There’s an intersection I frequent where traffic moves through like a turtle swimming in congealed lard, so I take this little dogleg street. It used to have a laundry whose sign had two clocks — one with the current time, one showing when your shirts would be ready if you dropped them off now. Handy! You could rip off your shirt as you drove past, wrap it around a rock and throw it through the window without stopping to hear when it would be done.
We have so few imaginative signs these days. Old pictures of downtown show buildings bristling with neon, signs hanging perpendicular to the street, glowing in the twilight. A trip to Seven Corners meant viewing the great Hagen Appliances Cowboy, lasso blinking as he rounded up Values.
Good signs are landmarks, things that set a place apart. But I couldn’t help thinking “nice as that helpful laundry clock looks, I wish they’d tear it down and put up a parking ramp.”
Well, imagine my delight upon reading that’s exactly what the city of Edina wants to do. Small hitch: The owners of the Hooten Cleaners building didn’t want to sell. I mean, the gall. So the City Council did the only thing it could and voted 3-2 to force them to sell it, because yeah, yeah, it’s a free country, whatever, but come on.
When the city comes around and says, “Alas, you stand athwart the march of progress — well, the slow roll of progress trolling the ramp for an open space — and we need your place,” you could say:
“Nah. Sorry. I like the way the sun comes in the window in the late afternoon in December, and the taillights of the cars are like red counterpoints to the twinkling white of the lights on the trees. Also, I buried a hobo in the basement. It’s a long story. Kidding about the hobo! But I’ll tell you what: Let’s be partners. I’ll take half the receipts from whatever you want to build. No? There’s the door.”
Sometimes it’s necessary; I can understand using eminent domain to buy a house where a baseball stadium’s planned. You can’t have a free-standing dwelling by third base, where someone can run up to the second floor, lean out a window and catch a ball.

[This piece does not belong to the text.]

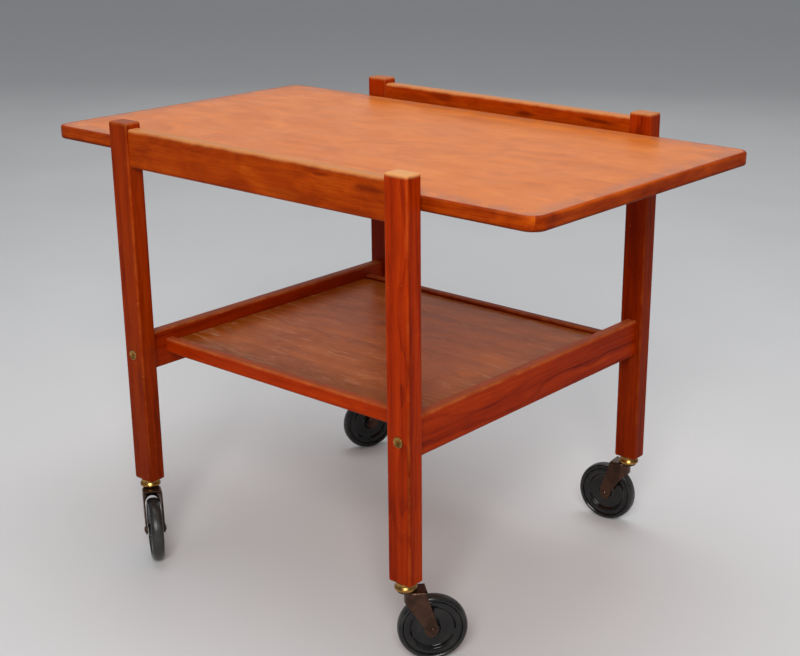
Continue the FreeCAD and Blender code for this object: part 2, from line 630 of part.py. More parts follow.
def make_fork(tag):
    """Pressed fork: a roof with a round seat, a rounded nose and two flat arms down to the axle."""
    fork = new_body(f"caster_fork_{tag}")
    nose, behind, low = "fork_half - fork_nose", "trail + 12", "wheel_radius - 12"
    middle, roof = f"(fork_top + {low}) / 2", "fork_top - fork_sheet"
    tall = f"fork_top - ({low})"
    block = (f"({behind} + {nose}) / 2", 0)
    pad(fork, rectangle(fork, "z", f"{behind} - ({nose})", "2 * fork_half", (*block, middle)), tall)
    pad(fork, circles(fork, "z", [(nose, 0)], "fork_half", (0, 0, middle)), tall)
    high, crosswise = level("z", size("fork_top")), along("y")
    fillet(fork, "fork_bend", lambda edge: high(edge) and not crosswise(edge))
    # hollow it from below, then trim nose and arms to the side profile
    inside = "fork_half - fork_sheet"
    pocket(fork, rectangle(fork, "z", f"{behind} - ({nose}) + 4", f"2 * ({inside})", (f"{block[0]} + 2", 0, roof)),
           tall)
    pocket(fork, circles(fork, "z", [(nose, 0)], inside, (0, 0, roof)), tall)
    profile = [
        ("fork_rear", "fork_top + 4"), ("fork_rear", "fork_top"), ("trail + 4.6", "wheel_radius + 6.8"),
        ("trail + 5.6", "wheel_radius + 3.2"), ("trail + 5.7", "wheel_radius - 0.4"),
        ("trail + 4.8", "wheel_radius - 3.6"), ("trail + 2.9", "wheel_radius - 6"),
        ("trail + 0.2", "wheel_radius - 7.2"), ("trail - 3.2", "wheel_radius - 7.3"),
        ("trail - 6.1", "wheel_radius - 6.1"), ("trail - 8.3", "wheel_radius - 4"),
        ("trail - 9.9", "wheel_radius - 1"), ("trail - 15.1", "wheel_radius + 10"),
        ("trail - 19.8", "wheel_radius + 19.3"), ("trail - 24.5", "wheel_radius + 26"),
        ("-fork_nose + 3", "wheel_radius + 31.5"), ("-fork_nose - 4", "wheel_radius + 34.5"),
        ("-fork_nose - 4", f"{low} - 4"), (f"{behind} + 4", f"{low} - 4"), (f"{behind} + 4", "fork_top + 4")]
    pocket(fork, outline(fork, "y", profile), "4 * fork_half", 0)
    revolve(fork, outline(fork, "y", [
        ("stem_radius", "fork_top"), ("crown_radius", "fork_top"), ("crown_radius", "fork_top - 1.6"),
        ("crown_radius - 2.6", "fork_top - crown_drop"), ("stem_radius", "fork_top - crown_drop")]))
    hole = circles(fork, "z", [(0, 0)], "stem_radius", (0, 0, "fork_top + 1"))
    pocket(fork, hole, "crown_drop + 1")
    pivot = circles(fork, "y", [("trail", "wheel_radius")], "axle_radius + running_gap")
    pocket(fork, pivot, "4 * fork_half", 0)
    return fork


def make_axle(tag):
    out = "fork_half + 1.8"
    face = "fork_half + 0.02"
    profile = [(0, f"-({out})"), ("axle_head - 1.6", f"-({out})"), ("axle_head", f"-({face})"),
               ("axle_radius", f"-({face})"), ("axle_radius", face), ("axle_head", face),
               ("axle_head - 1.6", out), (0, out)]
    axle = new_body(f"caster_axle_{tag}")
    revolve(axle, outline(axle, "z", profile, ("trail", 0, "wheel_radius")))
    return axle


def both_sides(face):
    """Whole section of a wheel part from the outline of one face."""
    return face + [(radius, f"-({height})") for radius, height in reversed(face)]


def make_wheel_parts(tag):
    """Dished disc, tyre and bush, turned about the axle."""
    centre = ("trail", 0, "wheel_radius")
    half = "tyre_width / 2"
    face = [
        ("bush_radius", "hub_half - 0.6"), ("hub_radius - 0.8", "hub_half - 0.6"),
        ("hub_radius", "hub_half - 1.4"), ("hub_radius + 1", "2.2"),
        ("disc_step - 4", "1.6"), ("disc_step - 1.2", "2"), ("disc_step + 1.6", "4.9"),
        ("disc_step + 3.6", "5.7"), ("disc_lip - 3", "6"), ("disc_lip - 1", "5.9"),
        ("disc_lip", "5.2"), ("tyre_inner", "5")]
    disc = turned(f"wheel_disc_{tag}", both_sides(face), "z", centre)
    face = [
        ("tyre_inner + 0.02", "4.9"), ("disc_lip + 0.1", "5.1"), ("disc_lip + 0.4", f"{half} - 1.6"),
        ("wheel_radius - 5", f"{half} - 0.4"), ("wheel_radius - 3.6", half),
        ("wheel_radius - 2.3", f"{half} - 0.8"), ("wheel_radius - 1.1", f"{half} - 2.4"),
        ("wheel_radius - 0.35", f"{half} - 4.6"), ("wheel_radius", f"{half} - 7")]
    tyre = turned(f"wheel_tyre_{tag}", both_sides(face), "z", centre)
    inner = "axle_radius + running_gap"
    bush = turned(f"wheel_bush_{tag}", [
        (inner, "-hub_half"), ("bush_radius - 0.02", "-hub_half"), ("bush_radius - 0.02", "hub_half"),
        (inner, "hub_half")], "z", centre)
    return [disc, tyre, bush]


def make_caster(tag, sx, sy):
    """All parts of one caster, drawn with the wheel trailing along +X and then swung into place."""
    members = make_mount_parts(tag) + make_swivel_parts(tag) + make_wheel_parts(tag)
    for item in members:
        place(item, f"{sx} * {LEG_X}", f"{sy} * {LEG_Y}", 0, f"swing_{tag}")


def write_parts():
    os.makedirs("parts", exist_ok=True)
    doc.recompute()
    for item in doc.Objects:
        if "Invalid" in item.State or "Error" in item.State:
            raise ValueError(f"{item.Label} did not compute: {item.State}")
    for item in parts:
        if item.Shape.isNull() or not item.Shape.isValid():
            raise ValueError(f"{item.Label} has no valid shape")
    for item in parts:
        item.Shape.exportStep(f"parts/{item.Label}.step")
        solids = len(item.Shape.Solids)
        box = item.Shape.BoundBox
        print(f"{item.Label:28s} solids {solids:3d} volume {item.Shape.Volume / 1000:9.2f} cm3 "
              f"x {box.XMin:7.1f} {box.XMax:7.1f} y {box.YMin:7.1f} {box.YMax:7.1f} "
              f"z {box.ZMin:6.1f} {box.ZMax:6.1f}")


for name, side, far in (("left_near", -1, False), ("right_near", 1, False),
                        ("right_far", 1, True), ("left_far", -1, True)):
    make_leg("leg_" + name, side, far)
make_side_rail("side_rail_near", False)
make_side_rail("side_rail_far", True)
make_cross_rail("cross_rail_left", -1)
make_cross_rail("cross_rail_right", 1)
make_shelf()
make_top()
make_cleat("bearer_near", False)
make_cleat("bearer_far", True)
make_fasteners()
make_bolts_and_nuts()
make_screws()
for name, sx, sy in (("left_near", -1, -1), ("right_near", 1, -1),
                     ("right_far", 1, 1), ("left_far", -1, 1)):
    make_caster(name, sx, sy)
write_parts()
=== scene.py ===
import json
import math
import random

import bmesh
import bpy
from mathutils import Matrix, Vector


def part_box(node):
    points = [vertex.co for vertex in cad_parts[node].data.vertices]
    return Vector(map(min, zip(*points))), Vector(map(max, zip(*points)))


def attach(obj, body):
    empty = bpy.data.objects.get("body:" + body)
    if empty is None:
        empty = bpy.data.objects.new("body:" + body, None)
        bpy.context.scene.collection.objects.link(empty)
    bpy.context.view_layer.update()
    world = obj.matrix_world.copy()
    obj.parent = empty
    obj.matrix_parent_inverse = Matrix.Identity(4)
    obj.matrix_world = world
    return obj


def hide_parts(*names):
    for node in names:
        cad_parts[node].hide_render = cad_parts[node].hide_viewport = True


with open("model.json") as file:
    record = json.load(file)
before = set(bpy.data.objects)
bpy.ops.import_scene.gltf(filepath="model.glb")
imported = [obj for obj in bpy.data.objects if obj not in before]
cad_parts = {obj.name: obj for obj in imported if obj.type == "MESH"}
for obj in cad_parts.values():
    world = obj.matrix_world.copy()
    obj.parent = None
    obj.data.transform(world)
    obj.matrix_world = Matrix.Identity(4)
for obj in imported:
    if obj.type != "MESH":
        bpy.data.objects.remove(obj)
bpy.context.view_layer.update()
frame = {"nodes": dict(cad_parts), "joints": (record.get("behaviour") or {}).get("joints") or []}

# Looks for the serving trolley: solid teak worked out in three dimensions for every board,
# finely shaped casters, bolts and screws, and a plain studio.
# Lengths are metres; MM turns sizes given in millimetres into metres. Inside the materials
# everything is measured in millimetres.

MM = 0.001
CASTERS = ("left_near", "right_near", "right_far", "left_far")
JOINTS = {joint["name"]: joint for joint in frame["joints"]}


# ---------------------------------------------------------------- material graphs

# sockets of the mix node for each kind of value: first input, second input, output
MIX_SOCKETS = {"VECTOR": (4, 5, 1), "RGBA": (6, 7, 2)}
SCALAR_RESULTS = ("LENGTH", "DISTANCE")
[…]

But “we want to build something else” is not enough.
Perhaps Edina could use artists to change people’s minds about this. This week the city of Minneapolis sent out a Mobile Engagement Theater unit to Dinkytown to help people envision the future of that storied neighborhood. It sounds like a SWAT team — Special Writers and Thespians — rolled up in a black van, sprang out the back and barked orders for everyone to ENGAGE. You there, citizen — hands on the wall! Feel the history contained in the rough bricks! Translate it into an action plan!
Well, let’s see what the website says they do: “engage artists in critical thinking and art making around city and urban issues, and to increase artists’ and planners’ ability to facilitate community change.”

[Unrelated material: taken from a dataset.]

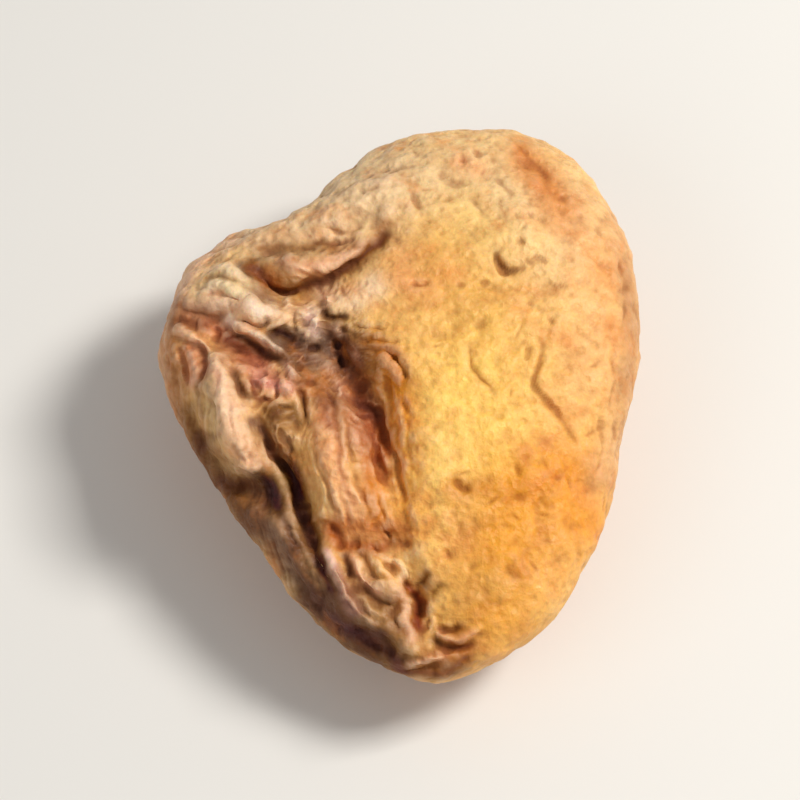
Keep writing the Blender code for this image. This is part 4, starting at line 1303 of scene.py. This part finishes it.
        fine, wide = shape.hollowness(self.fine_rounds), shape.hollowness(self.wide_rounds)
        groove = sum(
            np.clip(hollow / depth, 0, 1) * share
            for hollow, depth, share in zip((fine, wide), self.groove_depths, self.groove_shares)
        )
        shape.keep_number("groove", np.clip(groove, 0, 1) * self.groove_most)
        crest = np.clip(-fine / self.crest_height, 0, 1) ** self.crest_power
        crest *= eased(colour.mean(1), *self.crest_light_edge)
        restless = self._restless(self.face.places(shape.points), facing)
        shape.keep_number("crest", crest * (self.crest_share + self.crest_on_folds * restless))

    def _under_colour(self, shape: SkinMesh, middling: np.ndarray) -> np.ndarray:
        """Mixes the colour of the skin that the viewer doesn't see, from broad and middling patches.

        Args:
            shape: the skin.
            middling: noise that gives the middling patches.

        Returns:
            A linear colour for each point.
        """
        broad = self.broad.at(shape.points)
        tan, amber, brown = (linear(c) for c in self.under_tints)
        warm = eased(broad + self.warm_mix * middling, *self.warm_edge)[:, None]
        dark = self.dark_most * eased(middling - self.dark_mix * broad, *self.dark_edge)[:, None]
        return (tan * (1 - warm) + amber * warm) * (1 - dark) + brown * dark

    def _face_colour(self, shape: SkinMesh) -> np.ndarray:
        """Lays the tints over the face's base colour, in order.

        Args:
            shape: the skin.

        Returns:
            A linear colour for each point.
        """
        places = self.face.places(shape.points) + self._ragged(shape)
        face = np.tile(linear(self.face_base), (len(places), 1))
        for tint in TINTS:
            near, strength = stroke(places, tint.path, tint.width)
            share = (tint.strength * strength)[:, None]
            face[near] = face[near] * (1 - share) + linear(tint.colour) * share
        return face


@dataclass(frozen=True)
class FloorFinish:
    """The floor's plain pale paint."""

    colour: Colour = (232, 230, 226)
    roughness: float = 0.7

    def material(self) -> bpy.types.Material:
        """Builds the material.

        Returns:
            The finished material.
        """
        made = bpy.data.materials.new("pale_floor")
        made.use_nodes = True
        shader = made.node_tree.nodes["Principled BSDF"]
        shader.inputs["Base Color"].default_value = (*linear(self.colour), 1.0)
        shader.inputs["Roughness"].default_value = self.roughness
        return made


@dataclass(frozen=True)
class Lamp:
    """A soft square light. Place and size are in metres, power in watts, colour in linear light."""

    name: str
    place: Triple
    power: float
    size: float
    colour: Triple

    def hang(self, aim: Triple) -> None:
        """Hangs the light so that it faces a place.

        Args:
            aim: the place, in metres.
        """
        lamp = bpy.data.lights.new(self.name, "AREA")
        lamp.shape = "SQUARE"
        lamp.size = self.size
        lamp.energy = self.power
        lamp.color = self.colour
        holder = bpy.data.objects.new(self.name, lamp)
        holder.location = self.place
        holder.rotation_euler = (Vector(aim) - Vector(self.place)).to_track_quat("-Z", "Y").to_euler()
        bpy.context.scene.collection.objects.link(holder)


@dataclass
class Studio:
    """The pale floor, the soft lights and the camera."""

    floor_size: float = 12.0
    floor_finish: FloorFinish = FloorFinish()
    lamps: tuple[Lamp, ...] = (
        Lamp("key", (0.20, 0.03, 0.27), 0.98, 0.09, (1.0, 0.97, 0.92)),
        Lamp("fill", (-0.22, -0.20, 0.22), 0.21, 0.25, (0.92, 0.96, 1.0)),
    )
    aim: Triple = (0.0, 0.0, 0.008)
    room_colour: Triple = (1.0, 0.985, 0.96)
    room_light: float = 0.33
    lens: float = 180.0
    sensor: float = 36.0
    seen_share: float = 0.93
    fill_of_frame: float = 0.74
    nearest: float = 0.01

    def build(self) -> None:
        """Sets up everything around the fruit."""
        self._floor()
        for lamp in self.lamps:
            lamp.hang(self.aim)
        world = bpy.data.worlds.new("room")
        world.use_nodes = True
        room = world.node_tree.nodes["Background"]
        room.inputs["Color"].default_value = (*self.room_colour, 1.0)
        room.inputs["Strength"].default_value = self.room_light
        bpy.context.scene.world = world
        bpy.context.scene.view_settings.view_transform = "Standard"
        self._camera(FacePlane())

    def _floor(self) -> None:
        """Lays a plain pale floor."""
        ground = bmesh.new()
        bmesh.ops.create_grid(ground, x_segments=2, y_segments=2, size=self.floor_size / 2)
        mesh = bpy.data.meshes.new("floor")
        ground.to_mesh(mesh)
        ground.free()
        mesh.materials.append(self.floor_finish.material())
        floor = bpy.data.objects.new("floor", mesh)
        bpy.context.scene.collection.objects.link(floor)

    def _camera(self, face: FacePlane) -> None:
        """Sets the camera where the face plane is seen straight on.

        Args:
            face: the face plane.
        """
        low, high = CAD_BOX
        middle = (Vector(low) + Vector(high)) / 2
        tall = (high[1] - low[1]) * math.sin(face.elevation) + (high[2] - low[2]) * math.cos(face.elevation)
        data = bpy.data.cameras.new("camera")
        data.lens = self.lens
        data.sensor_width = self.sensor
        data.clip_start = self.nearest
        away = self.seen_share * tall / self.fill_of_frame * self.lens / self.sensor
        camera = bpy.data.objects.new("camera", data)
        camera.location = middle + Vector(face.outward()) * away
        camera.rotation_euler = Vector(-face.outward()).to_track_quat("-Z", "Y").to_euler()
        bpy.context.scene.collection.objects.link(camera)
        bpy.context.scene.camera = camera


def main() -> None:
    """Builds the fruit and the studio, reports each piece and notes the sizes."""
    logging.basicConfig(level=logging.INFO, format="%(name)s: %(message)s")
    fruit = Apricot()
    skin = fruit.build()
    fruit.dress(skin)
    log.info("%s: %d points, %d faces", skin.name, len(skin.data.vertices), len(skin.data.polygons))
    Studio().build()
    log.info("studio built")
    log.info("sizes written")


if __name__ == "__main__":
    main()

You wonder how urban planners might have different ideas than artists about facilitating change. Not change itself, mind you, but the facilitating of it.
Planners: We need to tear this small old building down for a parking ramp. Let us use the blunt sword of the law to make it happen.

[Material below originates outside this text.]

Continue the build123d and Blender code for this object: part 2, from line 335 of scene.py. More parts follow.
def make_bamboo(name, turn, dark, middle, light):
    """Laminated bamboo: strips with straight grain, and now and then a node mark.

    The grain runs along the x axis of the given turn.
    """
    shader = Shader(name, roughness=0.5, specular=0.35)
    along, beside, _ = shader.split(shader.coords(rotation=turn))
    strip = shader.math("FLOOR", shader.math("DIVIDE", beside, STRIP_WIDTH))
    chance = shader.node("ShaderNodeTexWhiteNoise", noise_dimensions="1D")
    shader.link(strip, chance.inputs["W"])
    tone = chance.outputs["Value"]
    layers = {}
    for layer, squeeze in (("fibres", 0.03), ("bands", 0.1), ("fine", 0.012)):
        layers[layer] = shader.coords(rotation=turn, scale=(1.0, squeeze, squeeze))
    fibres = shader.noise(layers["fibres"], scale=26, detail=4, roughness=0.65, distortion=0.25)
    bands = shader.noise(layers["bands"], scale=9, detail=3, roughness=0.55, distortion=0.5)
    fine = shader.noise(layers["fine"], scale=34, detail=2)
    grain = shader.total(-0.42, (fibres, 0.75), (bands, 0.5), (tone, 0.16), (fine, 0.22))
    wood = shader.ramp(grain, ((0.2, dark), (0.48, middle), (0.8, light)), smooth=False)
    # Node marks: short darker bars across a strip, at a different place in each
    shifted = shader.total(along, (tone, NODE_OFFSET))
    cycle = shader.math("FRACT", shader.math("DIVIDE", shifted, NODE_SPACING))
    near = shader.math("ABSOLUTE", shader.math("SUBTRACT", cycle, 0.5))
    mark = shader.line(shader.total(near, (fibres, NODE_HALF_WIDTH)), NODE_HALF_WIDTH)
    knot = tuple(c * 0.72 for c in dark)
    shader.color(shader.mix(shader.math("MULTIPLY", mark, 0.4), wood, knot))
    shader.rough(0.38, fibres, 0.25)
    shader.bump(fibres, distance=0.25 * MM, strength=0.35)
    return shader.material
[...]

Artists: Perhaps the owners would sell if we developed a rich multimedia experience that used interpretive dance to show how the plot of land has had many uses over time, from Native American settlements to farming to marvelous restaurants where you can get this turkey burger? With a sriracha aioli? It’s amazing.
Planners: (several seconds of strained silence) OK, let’s start drawing up the paperwork for the court challenge.
Artists: Have someone read it in a town crier outfit!
The art of the streets was once entirely commercial and not intended to be “art” in the modern sense. But the effect of the signs, the jumble of individual voices competing for your pocketbook, the elegant script on the office windows — it was inadvertent art, a boastful gallery of enticements and aspirations.
Nicollet Mall, for example, may end up a model for urban design. New pavement, fresh trees selected for their ability to breath bus fumes and carefully placed art chosen by a committee whose mission statement includes the phrase “vibrant engagement” or possibly “engaging vibrancy.”
But the old messy commercial districts were more vibrant than anything we build today. It’s probably an eminent-domain-league move to force Nicollet Mall storefronts to have the old signs that hang from the building, but it would create a visual buffet.